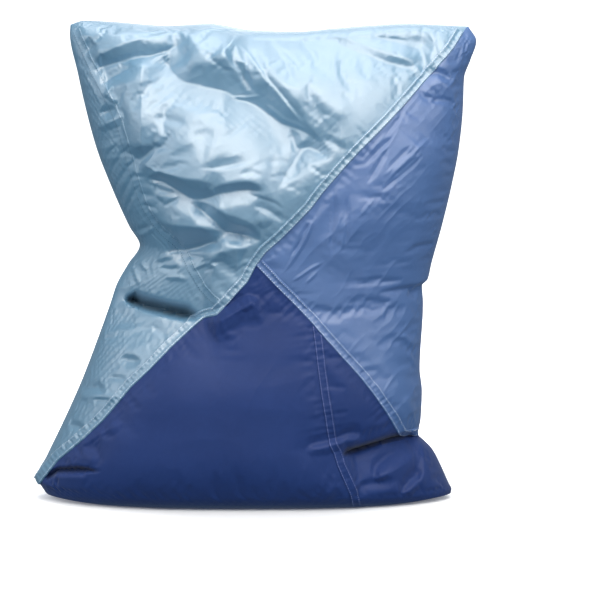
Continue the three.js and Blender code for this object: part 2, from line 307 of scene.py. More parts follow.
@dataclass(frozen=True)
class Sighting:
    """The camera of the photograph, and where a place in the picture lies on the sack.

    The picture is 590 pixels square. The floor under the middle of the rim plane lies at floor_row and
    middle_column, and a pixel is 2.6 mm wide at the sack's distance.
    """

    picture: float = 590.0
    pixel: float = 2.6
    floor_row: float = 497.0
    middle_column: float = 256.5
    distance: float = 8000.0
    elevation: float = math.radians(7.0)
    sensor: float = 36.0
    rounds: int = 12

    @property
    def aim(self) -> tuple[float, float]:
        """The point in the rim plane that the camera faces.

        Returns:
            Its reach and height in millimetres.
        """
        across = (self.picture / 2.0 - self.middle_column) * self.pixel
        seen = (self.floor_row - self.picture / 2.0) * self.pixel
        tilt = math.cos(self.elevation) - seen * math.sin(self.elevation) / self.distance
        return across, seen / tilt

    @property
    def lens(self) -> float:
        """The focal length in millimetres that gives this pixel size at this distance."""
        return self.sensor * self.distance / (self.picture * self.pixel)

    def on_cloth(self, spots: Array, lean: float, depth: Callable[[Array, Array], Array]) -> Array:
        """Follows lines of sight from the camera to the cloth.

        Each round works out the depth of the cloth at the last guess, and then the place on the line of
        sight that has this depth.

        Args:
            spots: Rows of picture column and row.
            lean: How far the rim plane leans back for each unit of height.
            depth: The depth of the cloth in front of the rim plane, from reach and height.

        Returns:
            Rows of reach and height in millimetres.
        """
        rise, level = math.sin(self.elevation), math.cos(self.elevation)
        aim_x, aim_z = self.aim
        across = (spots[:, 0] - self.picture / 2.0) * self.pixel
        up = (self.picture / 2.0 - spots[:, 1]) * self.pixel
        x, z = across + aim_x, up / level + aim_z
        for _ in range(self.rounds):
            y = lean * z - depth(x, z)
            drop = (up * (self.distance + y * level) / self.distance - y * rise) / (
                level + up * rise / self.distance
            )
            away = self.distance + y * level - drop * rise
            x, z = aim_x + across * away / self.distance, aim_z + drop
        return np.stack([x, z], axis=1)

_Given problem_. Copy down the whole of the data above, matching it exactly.

_Problem solution_.
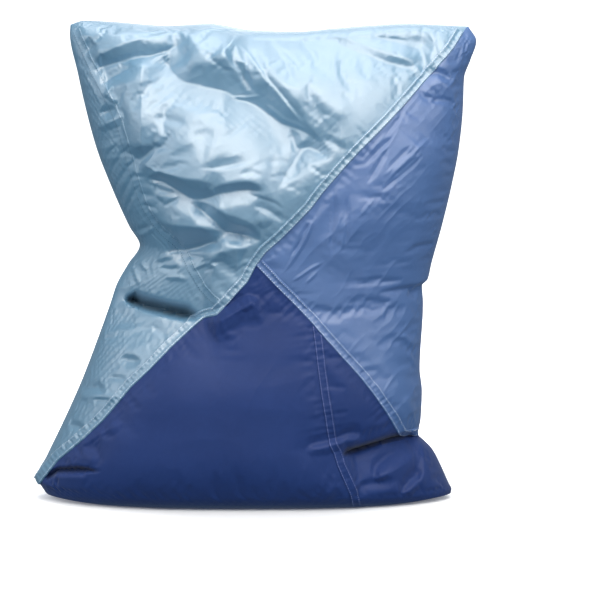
Continue the three.js and Blender code for this object: part 2, from line 307 of scene.py. More parts follow.
@dataclass(frozen=True)
class Sighting:
    """The camera of the photograph, and where a place in the picture lies on the sack.

    The picture is 590 pixels square. The floor under the middle of the rim plane lies at floor_row and
    middle_column, and a pixel is 2.6 mm wide at the sack's distance.
    """

    picture: float = 590.0
    pixel: float = 2.6
    floor_row: float = 497.0
    middle_column: float = 256.5
    distance: float = 8000.0
    elevation: float = math.radians(7.0)
    sensor: float = 36.0
    rounds: int = 12

    @property
    def aim(self) -> tuple[float, float]:
        """The point in the rim plane that the camera faces.

        Returns:
            Its reach and height in millimetres.
        """
        across = (self.picture / 2.0 - self.middle_column) * self.pixel
        seen = (self.floor_row - self.picture / 2.0) * self.pixel
        tilt = math.cos(self.elevation) - seen * math.sin(self.elevation) / self.distance
        return across, seen / tilt

    @property
    def lens(self) -> float:
        """The focal length in millimetres that gives this pixel size at this distance."""
        return self.sensor * self.distance / (self.picture * self.pixel)

    def on_cloth(self, spots: Array, lean: float, depth: Callable[[Array, Array], Array]) -> Array:
        """Follows lines of sight from the camera to the cloth.

        Each round works out the depth of the cloth at the last guess, and then the place on the line of
        sight that has this depth.

        Args:
            spots: Rows of picture column and row.
            lean: How far the rim plane leans back for each unit of height.
            depth: The depth of the cloth in front of the rim plane, from reach and height.

        Returns:
            Rows of reach and height in millimetres.
        """
        rise, level = math.sin(self.elevation), math.cos(self.elevation)
        aim_x, aim_z = self.aim
        across = (spots[:, 0] - self.picture / 2.0) * self.pixel
        up = (self.picture / 2.0 - spots[:, 1]) * self.pixel
        x, z = across + aim_x, up / level + aim_z
        for _ in range(self.rounds):
            y = lean * z - depth(x, z)
            drop = (up * (self.distance + y * level) / self.distance - y * rise) / (
                level + up * rise / self.distance
            )
            away = self.distance + y * level - drop * rise
            x, z = aim_x + across * away / self.distance, aim_z + drop
        return np.stack([x, z], axis=1)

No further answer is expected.